++++ Given data

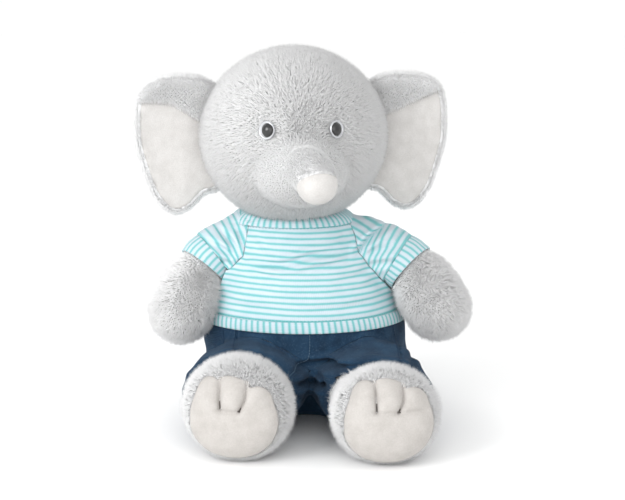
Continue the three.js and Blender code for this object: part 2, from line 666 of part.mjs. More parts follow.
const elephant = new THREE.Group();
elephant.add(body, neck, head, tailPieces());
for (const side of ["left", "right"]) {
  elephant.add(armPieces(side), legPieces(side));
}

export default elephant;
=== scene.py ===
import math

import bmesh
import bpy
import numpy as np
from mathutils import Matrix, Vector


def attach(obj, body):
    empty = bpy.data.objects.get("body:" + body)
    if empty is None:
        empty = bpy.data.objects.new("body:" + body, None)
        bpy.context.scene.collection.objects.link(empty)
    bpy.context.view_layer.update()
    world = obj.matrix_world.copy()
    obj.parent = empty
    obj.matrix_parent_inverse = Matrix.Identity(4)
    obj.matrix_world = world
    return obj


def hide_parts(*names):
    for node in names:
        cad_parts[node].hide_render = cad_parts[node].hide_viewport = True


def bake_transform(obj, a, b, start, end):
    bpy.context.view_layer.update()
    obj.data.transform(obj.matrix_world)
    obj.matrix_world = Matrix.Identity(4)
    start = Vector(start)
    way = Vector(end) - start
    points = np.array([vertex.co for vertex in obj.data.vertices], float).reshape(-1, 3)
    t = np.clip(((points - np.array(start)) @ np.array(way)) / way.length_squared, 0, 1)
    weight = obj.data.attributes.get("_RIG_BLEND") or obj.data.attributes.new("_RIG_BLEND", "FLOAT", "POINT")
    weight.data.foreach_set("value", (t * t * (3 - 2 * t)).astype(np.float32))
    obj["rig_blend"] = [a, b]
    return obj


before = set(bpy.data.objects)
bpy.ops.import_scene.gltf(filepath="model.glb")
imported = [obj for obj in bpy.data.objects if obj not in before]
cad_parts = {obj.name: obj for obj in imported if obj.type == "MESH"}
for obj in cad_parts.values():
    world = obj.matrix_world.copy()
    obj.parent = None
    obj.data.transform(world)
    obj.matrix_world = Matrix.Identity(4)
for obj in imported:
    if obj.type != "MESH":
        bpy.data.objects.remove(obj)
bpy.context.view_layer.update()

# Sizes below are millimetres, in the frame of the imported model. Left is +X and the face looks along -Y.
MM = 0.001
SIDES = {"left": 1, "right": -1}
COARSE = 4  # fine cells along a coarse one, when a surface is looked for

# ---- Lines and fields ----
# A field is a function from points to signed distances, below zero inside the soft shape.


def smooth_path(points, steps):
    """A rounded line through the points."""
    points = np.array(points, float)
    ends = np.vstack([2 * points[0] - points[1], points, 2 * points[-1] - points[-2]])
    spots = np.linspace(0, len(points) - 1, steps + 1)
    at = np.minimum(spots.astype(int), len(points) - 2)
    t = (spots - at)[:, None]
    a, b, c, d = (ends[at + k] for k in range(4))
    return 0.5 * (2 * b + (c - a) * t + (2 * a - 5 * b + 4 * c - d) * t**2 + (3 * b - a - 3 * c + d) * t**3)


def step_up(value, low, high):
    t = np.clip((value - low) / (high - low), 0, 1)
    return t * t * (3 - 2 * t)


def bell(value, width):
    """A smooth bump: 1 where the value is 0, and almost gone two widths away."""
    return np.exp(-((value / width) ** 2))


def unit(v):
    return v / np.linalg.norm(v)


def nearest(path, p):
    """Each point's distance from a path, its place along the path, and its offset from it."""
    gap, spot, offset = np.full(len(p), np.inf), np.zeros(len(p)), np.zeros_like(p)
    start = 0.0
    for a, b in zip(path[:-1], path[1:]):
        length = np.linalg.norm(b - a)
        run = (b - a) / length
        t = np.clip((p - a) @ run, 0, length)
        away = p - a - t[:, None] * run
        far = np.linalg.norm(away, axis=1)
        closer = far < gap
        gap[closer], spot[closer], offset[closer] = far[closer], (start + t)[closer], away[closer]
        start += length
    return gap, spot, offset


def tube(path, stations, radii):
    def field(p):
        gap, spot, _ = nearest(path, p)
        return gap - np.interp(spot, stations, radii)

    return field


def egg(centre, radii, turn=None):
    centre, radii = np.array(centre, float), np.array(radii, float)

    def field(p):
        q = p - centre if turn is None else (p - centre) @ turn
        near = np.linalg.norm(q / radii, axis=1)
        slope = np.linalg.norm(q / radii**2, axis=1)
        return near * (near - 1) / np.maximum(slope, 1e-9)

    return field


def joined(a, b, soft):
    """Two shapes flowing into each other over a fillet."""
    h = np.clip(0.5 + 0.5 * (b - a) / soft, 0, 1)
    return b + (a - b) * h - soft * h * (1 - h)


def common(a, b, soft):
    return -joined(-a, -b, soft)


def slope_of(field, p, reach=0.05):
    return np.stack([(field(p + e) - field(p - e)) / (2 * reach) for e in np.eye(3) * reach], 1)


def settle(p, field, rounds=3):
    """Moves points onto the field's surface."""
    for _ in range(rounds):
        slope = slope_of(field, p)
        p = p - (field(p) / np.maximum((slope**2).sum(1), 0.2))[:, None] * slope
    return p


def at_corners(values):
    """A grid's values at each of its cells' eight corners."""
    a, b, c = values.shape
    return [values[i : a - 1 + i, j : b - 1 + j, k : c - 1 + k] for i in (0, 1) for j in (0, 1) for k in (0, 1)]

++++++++

Exercise requirements :: Nothing should be left out: repeat all of the data exactly.

Response to this exercise ::
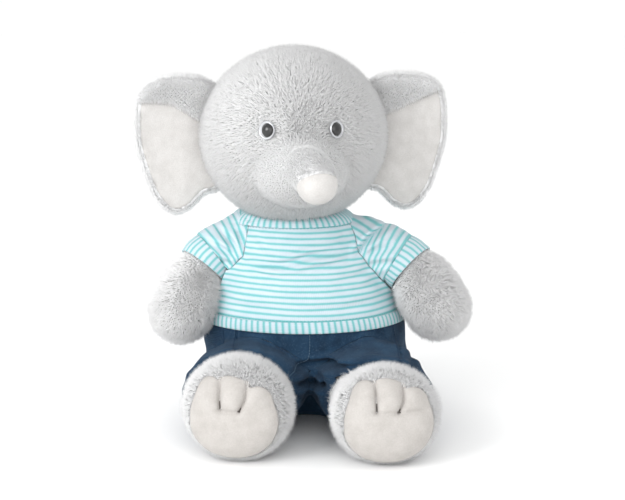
Continue the three.js and Blender code for this object: part 2, from line 666 of part.mjs. More parts follow.
const elephant = new THREE.Group();
elephant.add(body, neck, head, tailPieces());
for (const side of ["left", "right"]) {
  elephant.add(armPieces(side), legPieces(side));
}

export default elephant;
=== scene.py ===
import math

import bmesh
import bpy
import numpy as np
from mathutils import Matrix, Vector


def attach(obj, body):
    empty = bpy.data.objects.get("body:" + body)
    if empty is None:
        empty = bpy.data.objects.new("body:" + body, None)
        bpy.context.scene.collection.objects.link(empty)
    bpy.context.view_layer.update()
    world = obj.matrix_world.copy()
    obj.parent = empty
    obj.matrix_parent_inverse = Matrix.Identity(4)
    obj.matrix_world = world
    return obj


def hide_parts(*names):
    for node in names:
        cad_parts[node].hide_render = cad_parts[node].hide_viewport = True


def bake_transform(obj, a, b, start, end):
    bpy.context.view_layer.update()
    obj.data.transform(obj.matrix_world)
    obj.matrix_world = Matrix.Identity(4)
    start = Vector(start)
    way = Vector(end) - start
    points = np.array([vertex.co for vertex in obj.data.vertices], float).reshape(-1, 3)
    t = np.clip(((points - np.array(start)) @ np.array(way)) / way.length_squared, 0, 1)
    weight = obj.data.attributes.get("_RIG_BLEND") or obj.data.attributes.new("_RIG_BLEND", "FLOAT", "POINT")
    weight.data.foreach_set("value", (t * t * (3 - 2 * t)).astype(np.float32))
    obj["rig_blend"] = [a, b]
    return obj


before = set(bpy.data.objects)
bpy.ops.import_scene.gltf(filepath="model.glb")
imported = [obj for obj in bpy.data.objects if obj not in before]
cad_parts = {obj.name: obj for obj in imported if obj.type == "MESH"}
for obj in cad_parts.values():
    world = obj.matrix_world.copy()
    obj.parent = None
    obj.data.transform(world)
    obj.matrix_world = Matrix.Identity(4)
for obj in imported:
    if obj.type != "MESH":
        bpy.data.objects.remove(obj)
bpy.context.view_layer.update()

# Sizes below are millimetres, in the frame of the imported model. Left is +X and the face looks along -Y.
MM = 0.001
SIDES = {"left": 1, "right": -1}
COARSE = 4  # fine cells along a coarse one, when a surface is looked for

# ---- Lines and fields ----
# A field is a function from points to signed distances, below zero inside the soft shape.


def smooth_path(points, steps):
    """A rounded line through the points."""
    points = np.array(points, float)
    ends = np.vstack([2 * points[0] - points[1], points, 2 * points[-1] - points[-2]])
    spots = np.linspace(0, len(points) - 1, steps + 1)
    at = np.minimum(spots.astype(int), len(points) - 2)
    t = (spots - at)[:, None]
    a, b, c, d = (ends[at + k] for k in range(4))
    return 0.5 * (2 * b + (c - a) * t + (2 * a - 5 * b + 4 * c - d) * t**2 + (3 * b - a - 3 * c + d) * t**3)


def step_up(value, low, high):
    t = np.clip((value - low) / (high - low), 0, 1)
    return t * t * (3 - 2 * t)


def bell(value, width):
    """A smooth bump: 1 where the value is 0, and almost gone two widths away."""
    return np.exp(-((value / width) ** 2))


def unit(v):
    return v / np.linalg.norm(v)


def nearest(path, p):
    """Each point's distance from a path, its place along the path, and its offset from it."""
    gap, spot, offset = np.full(len(p), np.inf), np.zeros(len(p)), np.zeros_like(p)
    start = 0.0
    for a, b in zip(path[:-1], path[1:]):
        length = np.linalg.norm(b - a)
        run = (b - a) / length
        t = np.clip((p - a) @ run, 0, length)
        away = p - a - t[:, None] * run
        far = np.linalg.norm(away, axis=1)
        closer = far < gap
        gap[closer], spot[closer], offset[closer] = far[closer], (start + t)[closer], away[closer]
        start += length
    return gap, spot, offset


def tube(path, stations, radii):
    def field(p):
        gap, spot, _ = nearest(path, p)
        return gap - np.interp(spot, stations, radii)

    return field


def egg(centre, radii, turn=None):
    centre, radii = np.array(centre, float), np.array(radii, float)

    def field(p):
        q = p - centre if turn is None else (p - centre) @ turn
        near = np.linalg.norm(q / radii, axis=1)
        slope = np.linalg.norm(q / radii**2, axis=1)
        return near * (near - 1) / np.maximum(slope, 1e-9)

    return field


def joined(a, b, soft):
    """Two shapes flowing into each other over a fillet."""
    h = np.clip(0.5 + 0.5 * (b - a) / soft, 0, 1)
    return b + (a - b) * h - soft * h * (1 - h)


def common(a, b, soft):
    return -joined(-a, -b, soft)


def slope_of(field, p, reach=0.05):
    return np.stack([(field(p + e) - field(p - e)) / (2 * reach) for e in np.eye(3) * reach], 1)


def settle(p, field, rounds=3):
    """Moves points onto the field's surface."""
    for _ in range(rounds):
        slope = slope_of(field, p)
        p = p - (field(p) / np.maximum((slope**2).sum(1), 0.2))[:, None] * slope
    return p


def at_corners(values):
    """A grid's values at each of its cells' eight corners."""
    a, b, c = values.shape
    return [values[i : a - 1 + i, j : b - 1 + j, k : c - 1 + k] for i in (0, 1) for j in (0, 1) for k in (0, 1)]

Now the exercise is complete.